• _INSTRUCTIONS TO FOLLOW_
Determine how many lines below hold the string "that". Reply with the number alone.

* Begin SOURCE MATERIAL *

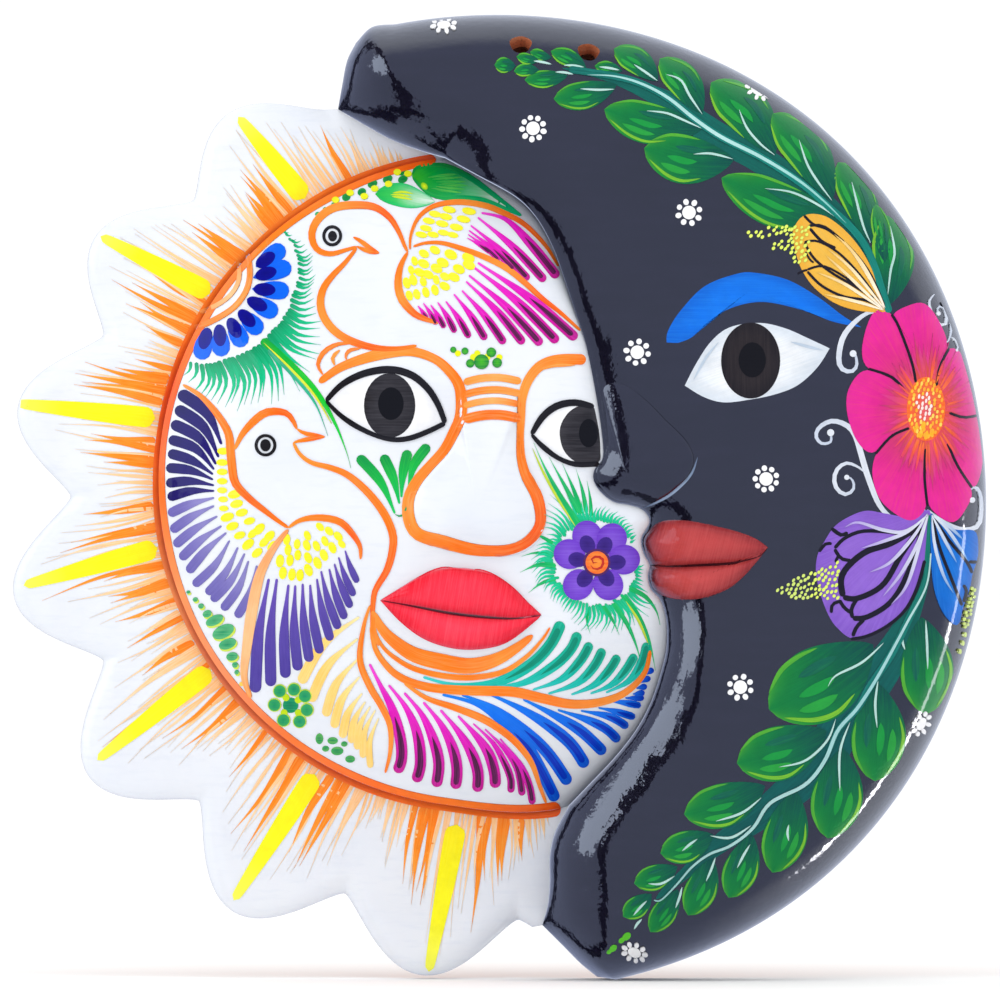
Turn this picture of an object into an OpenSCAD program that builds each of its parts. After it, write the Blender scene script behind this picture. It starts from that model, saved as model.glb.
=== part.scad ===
// Clay eclipse wall plaque: a full sun face and, kissing it, a moon face in three-quarter profile.
// It is put together the way a hand builder lutes it from soft clay: two hollow pressed shells set wall to
// wall along a wavy seam, a scalloped ray flange round the sun, and noses and lips modelled on the shells.
// X runs right and Z up as the plaque hangs. The front faces -Y, and every back rim lies on the plane y = 0.
// The origin is the middle of the outline, on that plane. Units are millimetres.

/* [Clay] */
// Thickness of a shell's pressed wall
wall = 7; // [6:0.5:8]
// Height of the moon's outer edge above the wall plane
moon_edge = 12; // [10:1:14]
// Height of the sun's face where it meets the ray flange
sun_edge = 16; // [14:1:18]
// Height of the ray flange at its outer edge
ray_edge = 7; // [6:1:9]

/* [Moon] */
// Mean radius of the moon's outline
moon_r = 153; // [152.5:0.5:153.5]
// Rise of the moon's front above its edge
moon_rise = 33; // [28:1:38]
// Rise of the moon's nose above the cheek
moon_nose_rise = 7; // [5:0.5:9]
// Rise of the moon's lips
moon_lip_rise = 5; // [3:0.5:6]

/* [Sun] */
// Radius of the sun's face inside the flange
sun_r = 101; // [100.5:0.5:101.5]
// Rise of the sun's dome above its edge
sun_rise = 34; // [28:1:38]
// Rise of the sun's nose at its tip
sun_nose_rise = 10; // [7:0.5:12]
// Rise of the sun's lips
sun_lip_rise = 5; // [3:0.5:6]
// Angle from one ray to the next
ray_pitch = 23.05; // [22.9:0.05:23.2]

/* [Hanging holes] */
// Radius of each hanging hole
hole_r = 3.3; // [2.5:0.1:3.5]
// Distance of the holes' mouths in from the moon's outline
hole_inset = 9.5; // [9:0.5:10]

/* [Hidden] */

black = [0.10, 0.10, 0.13];
white = [0.95, 0.95, 0.94];
red = [0.90, 0.15, 0.20];
brick = [0.62, 0.24, 0.22];

moon_c = [0, -2.5];
sun_c = [-4, 4.5];
hole_angles = [87.1, 78.6];   // round the moon's centre, from +X
hole_length = 24;             // of the drill, long enough to leave the wall on both sides

// The seam where the sun meets the moon, from the upper horn to the lower one. The first length borders the
// flange, the middle one is the kissing profile, and the last borders the flange again.
seam_top = [[-49.5, 120], [-42, 115.5], [-33, 110.5], [-24, 107], [-16.3, 104.7]];
seam_face = [[-16.3, 104.7], [-6, 99], [5.5, 92.5], [12, 86], [17, 77], [20.5, 67.5], [24, 57], [27, 48],
    [29, 39], [31, 28], [32.5, 17], [32.5, 11.5], [30, 8], [29.8, 4.5], [32, 1], [36, -2], [41, -3],
    [45, -4.5], [47, -8], [44.5, -13], [45, -17.5], [47, -21.5], [46.5, -25], [47.5, -29], [50.5, -32.5],
    [52.2, -38.5], [52.3, -47], [50.5, -55], [47.5, -64], [43, -72.5], [36.5, -81], [29, -89], [22.4, -96]];
seam_low = [[22.4, -96], [17.9, -104.5], [16.3, -112], [16.3, -120], [15.7, -127], [14, -133.5]];

// The walls of the moon's two horns, from the seam out to the round outline.
horn_top = [[-49.5, 120], [-48.3, 127], [-46.7, 135], [-44, 140.5]];
horn_low = [[14, -133.5], [20, -139.5], [26, -145.5], [31, -149.5]];
shoulder_top = [[-44, 140.5], [-39, 145.5]];

// Outlines of what is modelled on the shells.
moon_nose_line = [[32.6, 33], [33.6, 23.5], [34.2, 15.7], [32.6, 11.3], [30.9, 8], [30.8, 4.6], [32.8, 1.7],
    [36.4, -1.2], [41.2, -2.2], [46.3, -3.4], [50.5, -1.6], [55, 2], [59.1, 6.4], [60.6, 11.6], [58.1, 17.2],
    [51.9, 23.4], [45.7, 29.6], [38.5, 34.5]];
moon_mouth_line = [[47.4, -21.6], [53.5, -21.9], [62.8, -21.5], [72, -20.9], [80.5, -18.8], [83.5, -16]];
moon_upper_line = [[83.5, -16], [79.5, -13.2], [73.6, -11], [65.9, -9.1], [59.7, -7.9], [53, -7.6],
    [48.8, -9], [45.4, -13.3], [45.8, -17.5], [47.4, -21.6]];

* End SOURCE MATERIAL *

• _RESULT BELOW_
2